Still, Garak was no fool, and while the federation could only delay the inevitable, he was still at risk as long as he was on the station. That meant he had to be ready for the eventual violation of his Cardassian rights. No doubt several Bajorans who had passed his shop today had been in the resistance and were most likely planning his demise at this very moment. He'd need some sort of protection, some sort of assurance that should harm come to him, someone would bat an eye.

Tain, in all his talk of self-reliance, had always protected his operatives when they faced a situation that they were not fit to handle themselves, or that went past their capabilities of self-protection. There had been safe houses and contacts on relatively every planet where, if faced with something unexpected by the Order, he could be extracted. If extraction wasn't permissible under the circumstances, at the very least there was a place he could go to update the Order and receive instructions and any medical aid that was deemed necessary. The back of his left leg still ached from a particularly long operation where he had been thankful for the contact, a retired doctor who owed the Order a favor for misplacing a file that could have led to a malpractice suit.

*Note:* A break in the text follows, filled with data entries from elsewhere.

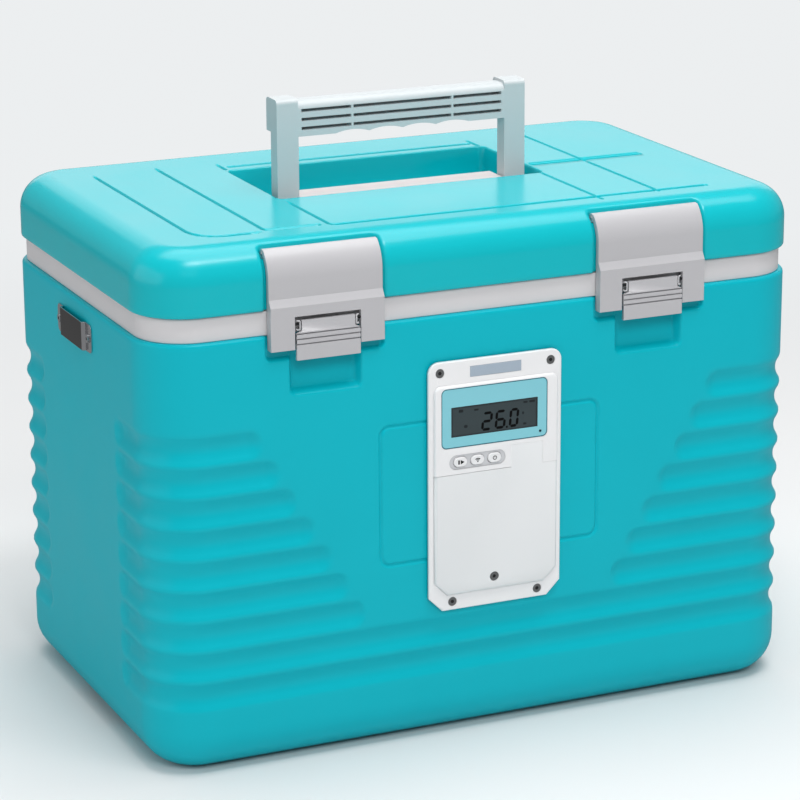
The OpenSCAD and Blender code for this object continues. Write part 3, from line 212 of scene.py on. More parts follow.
def tub_form(points, normals, run):
    """Sinks the grooves, the engraved frame, the let-in places and the base channel into the tub."""
    x, y, z = points.T
    front = normals[:, 1] < -0.7
    rear = normals[:, 1] > 0.7
    depth = groove_depth(x, y, z, np.abs(normals[:, 0]) > 0.999)
    frame_line = cut_line(inside_distance(x, z, *ENGRAVED_FRAME), half_width=1.9, wall=1.9, depth=1.3)
    beside_latch = np.abs(np.abs(x) - LATCH_X)
    sill = inside_distance(beside_latch, z, -LATCH_ROOM, LATCH_ROOM, LATCH_SILL, ABOVE_RIM, ROOM_CORNER)
    finger = inside_distance(
        beside_latch, z, -POCKET_HALF, POCKET_HALF, POCKET_FLOOR_Z, ABOVE_RIM, ROOM_CORNER
    )
    pocket = POCKET_DEPTH + POCKET_TILT * np.clip((z - POCKET_FLOOR_Z) / 26, 0, 1)
    latch_place = np.maximum(
        rounded_step(sill, ROOM_DEPTH, lip=1.8, wall=1.0), soft_wall(finger, pocket, outside=1.2, wall=3.6)
    )
    key_room = KEY_ROOM_DEPTH * np.clip(inside_distance(x, z, *KEY_ROOM) / 4, 0, 1)
    for sunk in (frame_line, latch_place, key_room):
        depth = np.maximum(depth, np.where(front, sunk, 0))
    beside_hinge = np.abs(np.abs(x) - HINGE_X)
    hinge = inside_distance(beside_hinge, z, -HINGE_ROOM, HINGE_ROOM, HINGE_SILL, ABOVE_RIM, ROOM_CORNER)
    depth = np.maximum(depth, np.where(rear, rounded_step(hinge, ROOM_DEPTH, lip=1.8, wall=1.0), 0))
    moved = points.copy()
    moved[:, :2] -= normals[:, :2] * depth[:, None]
    wall_reach = np.clip((CHANNEL_HALF - np.abs(y)) / CHANNEL_R, 0, 1)
    roof = (CHANNEL_H - CHANNEL_R) * np.clip((CHANNEL_HALF + 1 - np.abs(y)) / 1.2, 0, 1)
    roof += CHANNEL_R * np.sqrt(np.maximum(1 - (1 - wall_reach) ** 2, 0))
    moved[:, 2] = np.maximum(moved[:, 2], roof)
    return moved


tub_x = mirrored(graded(0, BODY_W / 2 - PLAN_R, 7, [
    (50, 82, 3), (82, 88, 0.6), (88, 190, 2), (76, 82, 0.6), (94, 100, 0.8), (146, 152, 0.8), (164, 171, 0.6),
]))
tub_y = mirrored(graded(0, BODY_D / 2 - PLAN_R, 6, [(33, 42, 0.6), (74, 100, 2)]))
wall_heights = graded(BASE_R, RIM_Z - RIM_R, 3, [
    (44, 250, 1.9), (131, 138, 0.6), (232, 239, 0.6), (264, 273, 0.9), (288, 297, 0.6),
])
tub_profile = [(inset, 0, 0, -1, 0) for inset in (PLAN_R, 36, 32)]
for i in range(11):
    angle = math.radians(-90 + 9 * i)
    out, up = math.cos(angle), math.sin(angle)
    tub_profile.append((BASE_R * (1 - out), BASE_R * (1 + up), out, up, 0))
tub_profile += [(0, z, 1, 0, 0) for z in wall_heights[1:]]
for i in range(1, 6):
    angle = math.radians(18 * i)
    tub_profile.append((RIM_R * (1 - math.cos(angle)), RIM_Z - RIM_R * (1 - math.sin(angle)), 1, 0, 0))
tub_profile += [(inset, RIM_Z, 1, 0, 0) for inset in (8, 14)]
tub_points, tub_faces = moulded_skin(tub_x, tub_y, tub_profile, tub_form, True)
tub_skin = piece_from("tub_skin", tub_points, tub_faces, "tub", ["tub_shell"])


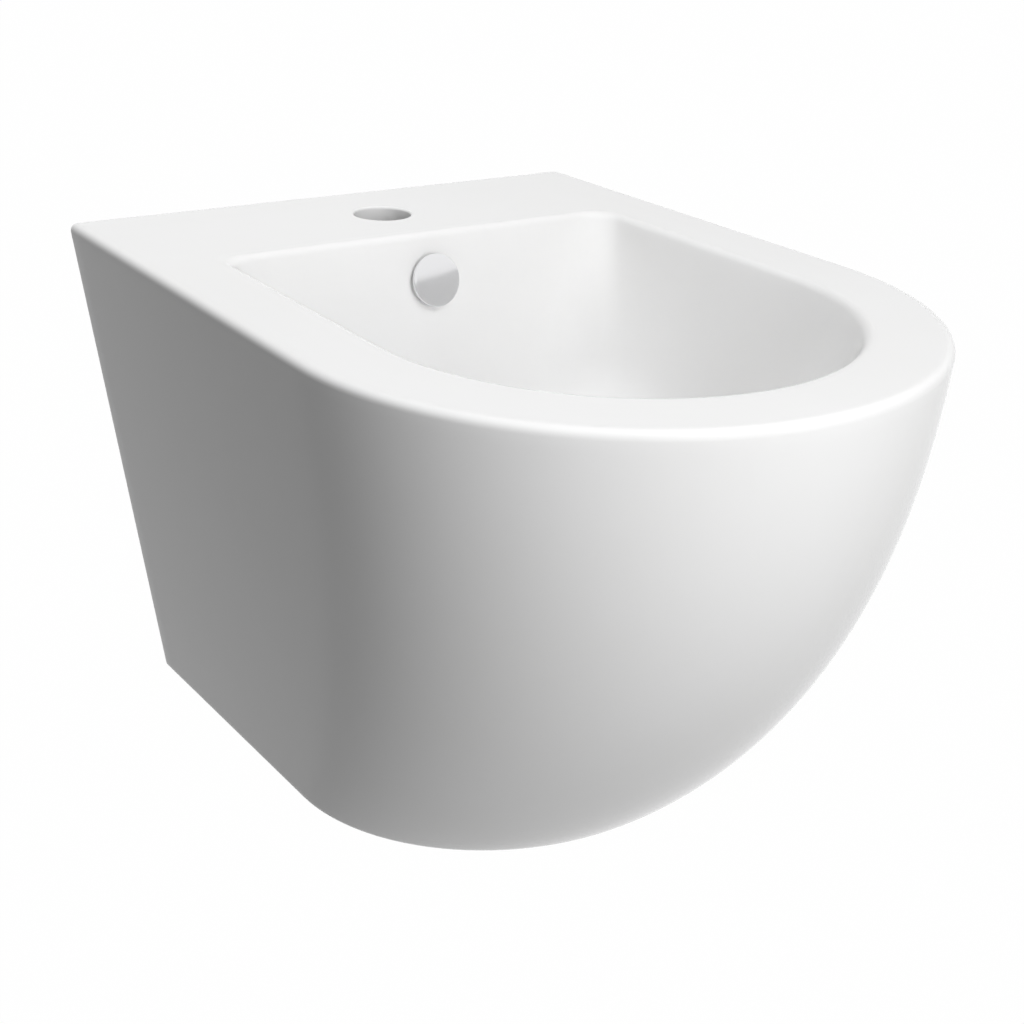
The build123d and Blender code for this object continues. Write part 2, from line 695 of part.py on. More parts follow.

Garak ran over his options. Doubtless no remaining contacts he knew of would be willing to help him, and Tain had likely changed the codes to the safe houses the day of his exile, so those were both out. Making new contacts seemed unlikely, especially if he wanted to keep up the guise of tailor. The security chief had a reputation for justice. He knew better than to challenge the men who believed in justice, because occasionally, the ends could justify the means, and he didn't want to give him cause to believe there were any means he should be achieving. He would have to find someone reliable and dependable within the limits of his cover which, unfortunately, would severely limit what he could do on the station. If he wanted to stay alive, he would have to avoid as many potentially dangerous encounters as possible, and limit any amount of interaction with people beyond his "simple tailoring business." Regardless of what Tain and Cardassia thought of him, he still loved his homeland and would one day return, but until then his main priority was finding a person who could help him in dangerous situations and offer either protection or aid. Preferably a Starfleet Officer since they ran the station and one of their own would hold more weight than a Bajoran Officer. He'd have to keep an eye out.

Until then, Garak planned to stay in public as often as possible, ideally under the watch of the Federation Security. The irony didn't escape him, the fact that he was safest in the hands of the enemy.